Note: A part of this article was published In 'Families', Ontario Genealogical Society, vol.26.no.2, May 1988

Introduction
This article offers a summary of the sources available in Holland to genealogical researchers. To be able to do genealogical research well, it is important to work step by step. In Holland numerous institutions are involved with genealogy. At the end of this article you will find a list of addresses of the most important of these archives and specific genealogical institutions.

Civil Registration (1811 to present)
Civil registration began in c. 1811 by order of Napoleon Bonaparte during the French occupation of Holland (1795-1813). At present every township's secretary makes all civil registrations in duplicate. There are four different kinds of registrations:
  • 1. Birth registration - The registers generated by this usually contain the names, ages, occupations and addresses of the parents, as well as the names of witnesses.
  • 2. Marriage and divorce registration - These registers provide the names, ages, places of birth, occupations and residences of the bride and the groom. Besides this information you will find the names, ages (since 1907), occupations and addresses of the couple's parents and the witnesses. It is important to know that in the nineteenth century it was customary in Holland to marry in the place of residence of the bride. Each marriage document has appendices; more information on these will follow later in this article.
  • 3. Death registration - These registers contain the names, ages, addresses, dates and times of death, and usually also the names of the widowed spouses. It also gives you the names, occupations, ages and addresses of the persons who registered the deceased, and sometimes the names of the parents of the deceased.
  • 4. Registers of wedding announcements - In the place of residence of both the bride and the groom, registers of the announcements of the marriage are kept. A major problem in using these registers is frequently the lack of an index, which makes searching through the information time-consuming.
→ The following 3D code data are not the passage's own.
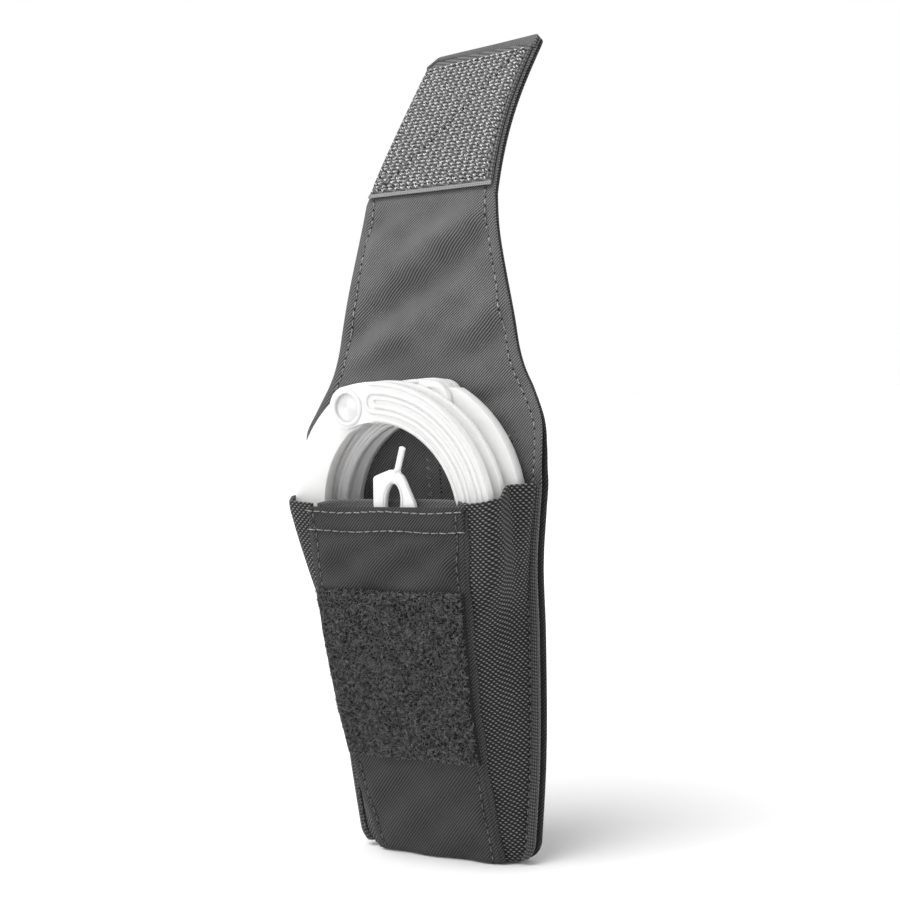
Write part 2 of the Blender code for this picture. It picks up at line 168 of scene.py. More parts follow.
def front_half(z):
    return FRONT_HALF_BOTTOM + (FRONT_HALF_TOP - FRONT_HALF_BOTTOM) * (max(z, 0) / HEIGHT) ** 0.9


def curl(x, z):
    """How far the back's edges come forward at the shoulders, where the elastic pulls them."""
    return shoulder_curl(z) * min(abs(x) / back_half(z), 1.05) ** 8


def wave(x, z, tilt, length, phase):
    """A long soft ripple across the cloth, rising to the right by tilt degrees."""
    a = math.radians(tilt)
    return math.sin(2 * math.pi * (z * math.cos(a) - x * math.sin(a)) / length + phase)


def back_surface(x, z):
    """Inner face of the back and of the flap below its tip."""
    y = back_depth(z) + curl(x, z)
    inside = smooth(0.0, 9.0, back_half(z) - abs(x))
    ripple = 1.9 * wave(x, z, 17, 27, 0.9) + 1.0 * wave(x, z, 31, 15, 2.0)
    ripple += 0.4 * wave(x, z, -24, 11, 0.4)
    pucker = math.exp(-((x - 24) / 9) ** 2 - ((z - 136) / 8) ** 2)
    y += 0.7 * pucker * inside * math.sin((z - 0.3 * x - 128) / 1.9)
    y += TIP_TWIST * x / back_half(z) * smooth(160, TIP_FOLD_Z, z)
    return y + ripple * inside * smooth(144, 160, z) * (1 - 0.75 * smooth(190, 198, z))


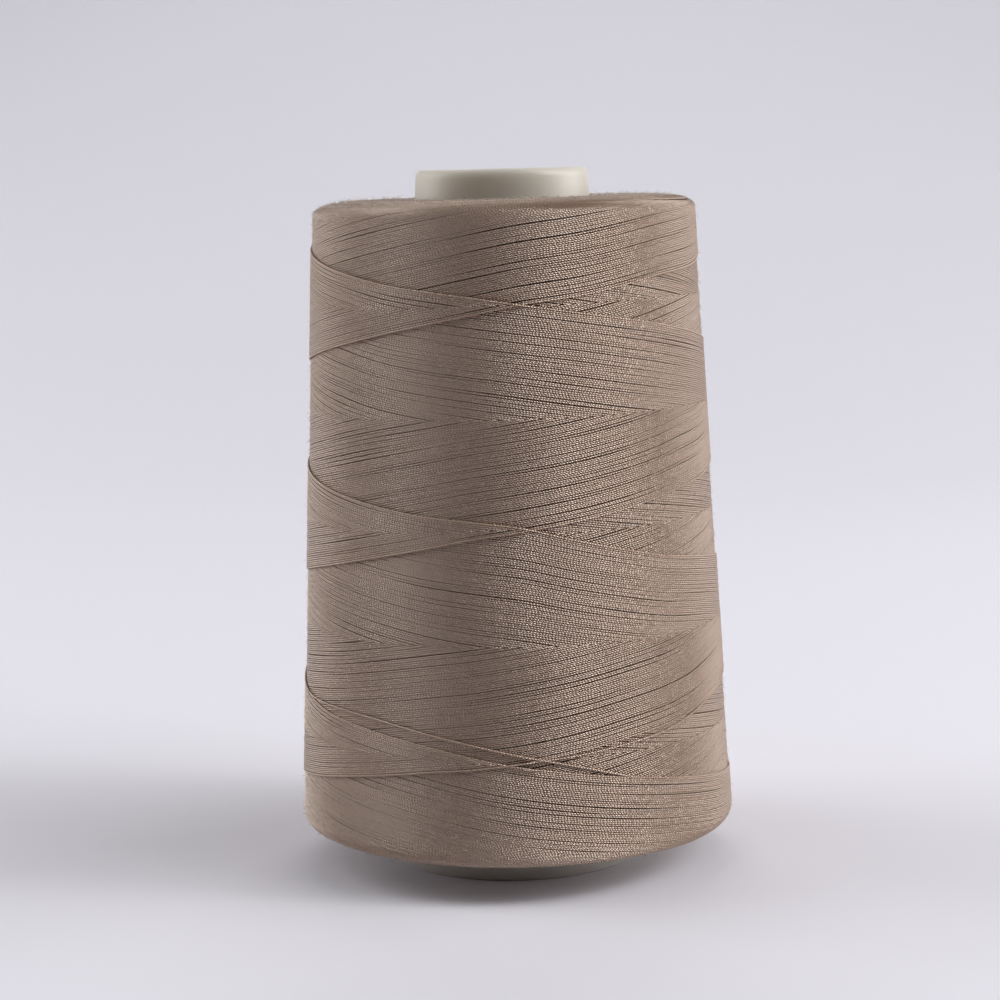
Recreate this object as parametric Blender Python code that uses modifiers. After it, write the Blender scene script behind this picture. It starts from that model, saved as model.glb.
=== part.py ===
"""Cone of sewing thread: a moulded plastic cone with spun thread cross-wound on it.

The part stands on the cone's foot at z = 0, with its axis on Z. The side that is
shown most faces -Y. Azimuths are turned from there towards +X.
"""
import math

import bmesh
import bpy

MM = 0.001

# Moulded plastic cone
HEIGHT = 125 * MM
CONE_SLOPE = math.tan(math.radians(3.5))
NOSE_RADIUS = 15.4 * MM
WALL = 1.6 * MM
NOSE_ROUND = 0.8 * MM
FOOT_CHAMFER = 0.3 * MM
CONE_STEPS = 72

# Wound thread
WOUND_BOTTOM = 6.7 * MM
WOUND_TOP = 119.9 * MM
WOUND_RADIUS = 39.5 * MM          # at the top of the bottom shoulder
WOUND_SLOPE = math.tan(math.radians(2.75))
BOTTOM_SHOULDER = (1.8 * MM, 2.2 * MM)   # how far it goes in, and how far up
TOP_SHOULDER = (7.0 * MM, 2.4 * MM)
SHOULDER_STEPS = 4
CLEARANCE = 0.3 * MM

# Cross winding: the last thread laid goes up and down the package in helices that
# meet at one azimuth, and each older layer of its family lies one shift further on
PITCH = 38.4 * MM                 # climb of the thread in one turn
CROSSING_HEIGHT = 25.5 * MM       # lowest crossing on the side that is shown
CROSSING_AZIMUTH = math.radians(4)
GRID_STEPS = 48                   # columns in a turn, and rows in a pitch
BAND_RISE = 0.3 * MM              # from the oldest thread on show to the newest
STRAND_RISE = 0.3 * MM            # of the last thread laid, above its band

PLASTIC_COLOUR = (0.72, 0.70, 0.63, 1.0)
THREAD_COLOUR = (0.36, 0.28, 0.235, 1.0)

ROW = PITCH / GRID_STEPS


def clear_scene():
    """Remove everything that a new Blender file starts with."""
    for thing in list(bpy.data.objects):
        bpy.data.objects.remove(thing, do_unlink=True)


def material(name, colour, roughness):
    """A Principled material with one colour."""
    made = bpy.data.materials.new(name)
    made.use_nodes = True
    shader = made.node_tree.nodes["Principled BSDF"]
    shader.inputs["Base Color"].default_value = colour
    shader.inputs["Roughness"].default_value = roughness
    shader.inputs["Metallic"].default_value = 0.0
    return made


def cone_radius(height):
    """Outer radius of the plastic cone at a height."""
    return NOSE_RADIUS + (HEIGHT - height) * CONE_SLOPE


def side_radius(height):
    """Mean radius of the wound thread's side at a height."""
    return WOUND_RADIUS - (height - WOUND_BOTTOM - BOTTOM_SHOULDER[1]) * WOUND_SLOPE


def arc(centre, reach, start, end, steps):
    """Points of a quarter ellipse in the (radius, height) plane, ends included."""
    points = []
    for step in range(steps + 1):
        turn = math.radians(start + (end - start) * step / steps)
        points.append((centre[0] + reach[0] * math.cos(turn),
                       centre[1] + reach[1] * math.sin(turn)))
    return points


def turned(name, profile, azimuth, steps, collection):
    """Turn a closed (radius, height) profile about Z, starting at an azimuth."""
    angle = azimuth - math.pi / 2
    count = len(profile)
    points = [(r * math.cos(angle), r * math.sin(angle), z) for r, z in profile]
    edges = [(i, (i + 1) % count) for i in range(count)]
    mesh = bpy.data.meshes.new(name)
    mesh.from_pydata(points, edges, [])
    made = bpy.data.objects.new(name, mesh)
    collection.objects.link(made)
    screw = made.modifiers.new("turn", "SCREW")
    screw.axis = "Z"
    screw.angle = math.tau
    screw.steps = steps
    screw.render_steps = steps
    screw.use_merge_vertices = False
    screw.use_smooth_shade = True
    return made


def plastic_cone(collection):
    """The hollow cone: straight tapered wall, rounded nose, flat foot ring."""
    nose = HEIGHT - NOSE_ROUND
    round_off = (NOSE_ROUND, NOSE_ROUND)
    outer_nose = arc((cone_radius(nose) - NOSE_ROUND, nose), round_off, 90, 0, 4)
    inner_nose = arc((cone_radius(nose) - WALL + NOSE_ROUND, nose), round_off, 180, 90, 4)
    foot_outer = cone_radius(0)
    foot_inner = foot_outer - WALL
    profile = outer_nose + [
        (cone_radius(FOOT_CHAMFER), FOOT_CHAMFER),
        (foot_outer - FOOT_CHAMFER, 0),
        (foot_inner + FOOT_CHAMFER, 0),
        (foot_inner, FOOT_CHAMFER),
    ] + inner_nose[:-1]
    return turned("plastic_cone", profile, 0, CONE_STEPS, collection)


def side_heights():
    """Heights of the winding grid's rows on the straight side, from the top down."""
    lowest = math.ceil((WOUND_BOTTOM + BOTTOM_SHOULDER[1] - CROSSING_HEIGHT) / ROW)
    highest = math.floor((WOUND_TOP - TOP_SHOULDER[1] - CROSSING_HEIGHT) / ROW)
    return [CROSSING_HEIGHT + row * ROW for row in range(highest, lowest - 1, -1)]


def bore_radius(height):
    """Radius of the bore's corners, so that its flats stay clear of the cone."""
    return (cone_radius(height) + CLEARANCE) / math.cos(math.pi / GRID_STEPS)


def wound_profile():
    """Outline of the wound thread, down its side and back up its bore."""
    top = WOUND_TOP - TOP_SHOULDER[1]
    bottom = WOUND_BOTTOM + BOTTOM_SHOULDER[1]
    upper = arc((side_radius(top) - TOP_SHOULDER[0], top), TOP_SHOULDER, 90, 0, SHOULDER_STEPS)
    lower = arc((side_radius(bottom) - BOTTOM_SHOULDER[0], bottom), BOTTOM_SHOULDER,
                0, -90, SHOULDER_STEPS)
    side = [(side_radius(height), height) for height in side_heights()]
    bore = [(bore_radius(WOUND_BOTTOM), WOUND_BOTTOM), (bore_radius(WOUND_TOP), WOUND_TOP)]
    return upper[:-1] + side + lower[1:] + bore


def winding_steps(point):
    """Grid steps from a point to the newest rising and falling threads, 0 on them."""
    azimuth = math.atan2(point.x, -point.y) - CROSSING_AZIMUTH
    column = round(azimuth / math.tau * GRID_STEPS)
    row = round((point.z - CROSSING_HEIGHT) / ROW)
    return (row - column) % GRID_STEPS, (-row - column) % GRID_STEPS


def raise_winding(mesh):
    """Raise the bands of the cross winding and its newest thread in the points."""
    heights = side_heights()
    shape = bmesh.new()
    shape.from_mesh(mesh)
    steps_of = {}
    for vertex in shape.verts:
        if heights[-1] - ROW / 2 < vertex.co.z < heights[0] + ROW / 2:
            steps_of[vertex] = winding_steps(vertex.co)
    crease_along_thread(shape, steps_of)
    for vertex, steps in steps_of.items():
        rise = sum(BAND_RISE * (0.5 - step / GRID_STEPS) for step in steps)
        if 0 in steps:
            rise += STRAND_RISE
        radius = math.hypot(vertex.co.x, vertex.co.y)
        vertex.co.x *= 1 + rise / radius
        vertex.co.y *= 1 + rise / radius
    shape.to_mesh(mesh)
    shape.free()


def crease_along_thread(shape, steps_of):
    """Split the faces beside the newest threads into triangles that run along them."""
    for face in list(shape.faces):
        corners = list(face.verts)
        if not all(corner in steps_of for corner in corners):
            continue
        for family in (0, 1):
            if all(steps_of[corner][family] for corner in corners):
                continue
            for a, b in ((corners[0], corners[2]), (corners[1], corners[3])):
                if steps_of[a][family] == steps_of[b][family]:
                    bmesh.utils.face_split(face, a, b)
            break


def wound_thread(collection):
    """The thread package: one turned body with its winding raised on the side."""
    pattern = turned("wound_outline", wound_profile(), CROSSING_AZIMUTH, GRID_STEPS, collection)
    evaluated = pattern.evaluated_get(bpy.context.evaluated_depsgraph_get())
    mesh = bpy.data.meshes.new_from_object(evaluated)
    bpy.data.objects.remove(pattern, do_unlink=True)
    mesh.name = "wound_thread"
    raise_winding(mesh)
    made = bpy.data.objects.new("wound_thread", mesh)
    collection.objects.link(made)
    return made


def build():
    """Make both pieces and give them their materials."""
    clear_scene()
    collection = bpy.data.collections.new("cone_of_thread")
    bpy.context.scene.collection.children.link(collection)
    cone = plastic_cone(collection)
    cone.data.materials.append(material("moulded_polypropylene", PLASTIC_COLOUR, 0.45))
    thread = wound_thread(collection)
    thread.data.materials.append(material("spun_polyester_thread", THREAD_COLOUR, 0.85))


build()
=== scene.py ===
# %% [markdown]
# # A cone of sewing thread
#
# A cone of sewing thread is two things: a hollow plastic cone, and some kilometres of
# plied thread wound on it in crossing helices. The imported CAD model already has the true
# sizes of both. This script gives them their looks. It keeps the CAD model as a fixed
# frame, lays every visible turn of thread as real geometry on the package, moulds the
# plastic cone, and sets the light of a pale studio table.
#
# A pattern of thread on a plain tapered body would be quicker. It would look flat at the
# outline, though, where a real package shows its rows, its steps and its down.

import math

import bpy
import numpy as np
from mathutils import Matrix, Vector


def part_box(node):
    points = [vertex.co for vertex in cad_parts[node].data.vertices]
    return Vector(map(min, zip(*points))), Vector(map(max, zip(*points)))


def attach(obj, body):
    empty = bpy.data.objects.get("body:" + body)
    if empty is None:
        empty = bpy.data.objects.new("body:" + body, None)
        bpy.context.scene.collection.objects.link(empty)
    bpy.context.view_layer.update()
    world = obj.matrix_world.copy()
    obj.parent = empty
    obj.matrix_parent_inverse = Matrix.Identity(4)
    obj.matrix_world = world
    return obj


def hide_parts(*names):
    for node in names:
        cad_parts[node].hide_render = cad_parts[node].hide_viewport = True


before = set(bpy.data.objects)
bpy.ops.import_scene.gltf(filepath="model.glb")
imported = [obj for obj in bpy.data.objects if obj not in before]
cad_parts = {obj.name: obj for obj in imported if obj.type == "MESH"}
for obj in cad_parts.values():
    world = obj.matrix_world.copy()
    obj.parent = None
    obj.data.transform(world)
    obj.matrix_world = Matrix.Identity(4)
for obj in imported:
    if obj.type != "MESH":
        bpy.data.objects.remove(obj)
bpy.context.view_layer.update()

# %% [markdown]
# ## The sizes that drive everything
#
# A package is known by a few numbers: the taper of its cone, the taper of its side, how
# its shoulders round off, and how far the thread climbs in a turn. They could be read off
# the CAD mesh, but named sizes say what they mean. So only the heights come from the CAD
# nodes' boxes, and the rest repeats the driving sizes of the part's source, in metres.
# Thread lies 0.345 mm apart on the package, a spacing that was measured across the turns.

# %% Sizes
MM = 0.001
wound_low, wound_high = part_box("wound_thread")
_, cone_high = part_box("plastic_cone")

WOUND_BOTTOM = wound_low.z
WOUND_TOP = wound_high.z
CONE_HEIGHT = cone_high.z
CONE_SLOPE = math.tan(math.radians(3.5))
NOSE_RADIUS = 15.4 * MM           # of the plastic cone, outside
CONE_WALL = 1.6 * MM              # its thickness
CLEARANCE = 0.3 * MM              # between the cone and the thread's bore

SIDE_RADIUS = 39.5 * MM           # of the package, where its side begins
SIDE_SLOPE = math.tan(math.radians(2.75))
BOTTOM_SHOULDER_IN = 1.8 * MM     # how far a shoulder goes in from the side
BOTTOM_SHOULDER_UP = 2.2 * MM     # and how far up
TOP_SHOULDER_IN = 7.0 * MM
TOP_SHOULDER_UP = 2.4 * MM
SIDE_LOW = WOUND_BOTTOM + BOTTOM_SHOULDER_UP
SIDE_HIGH = WOUND_TOP - TOP_SHOULDER_UP

THREAD = 0.345 * MM               # width of one thread as it lies on the package
PITCH = 38.4 * MM                 # climb of the thread in one turn
CROSSING_HEIGHT = 25.5 * MM       # lowest crossing of the newest threads at the front
CROSSING_AZIMUTH = 4.0            # degrees from the front towards +X
BAND_RISE = 0.3 * MM              # from the oldest thread on show to the newest
STROKE_LOW, STROKE_HIGH = -0.5, 2.5    # ends of a stroke, in pitches above the low crossing


def cone_radius(height):
    """Outer radius of the plastic cone at a height."""
    return NOSE_RADIUS + (CONE_HEIGHT - height) * CONE_SLOPE


def side_radius(height):
    """Mean radius of the package's side at a height."""
    return SIDE_RADIUS - (height - SIDE_LOW) * SIDE_SLOPE


print("package", round((WOUND_TOP - WOUND_BOTTOM) / MM, 1), "mm long on a cone of",
      round(CONE_HEIGHT / MM, 1), "mm")

# %% [markdown]
# ## The camera
#
# The photograph was taken with a long lens, level with the top of the cone, so the
# package looks almost like its own side view. The camera looks down by less than eight
# degrees and leans a little to one side, as a hand-set tripod does. A Track To constraint
# would aim it, but it would keep the camera upright. Three plain turns give the lean too.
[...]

The forementioned registers are filed in country, township and regional archives for the period 1811-1912. The council of each township chooses the archive in which to file the civil registers, so that the researcher often has to travel through the whole country to see the registers for the different townships. Usually one can look through them for a fee. It is also possible to get photocopies of the documents. The registers mentioned under 1, 2 and 3 have been made accessible by means of the ten-year tables. These are alphabetical indices of surnames, made over ten-year periods each.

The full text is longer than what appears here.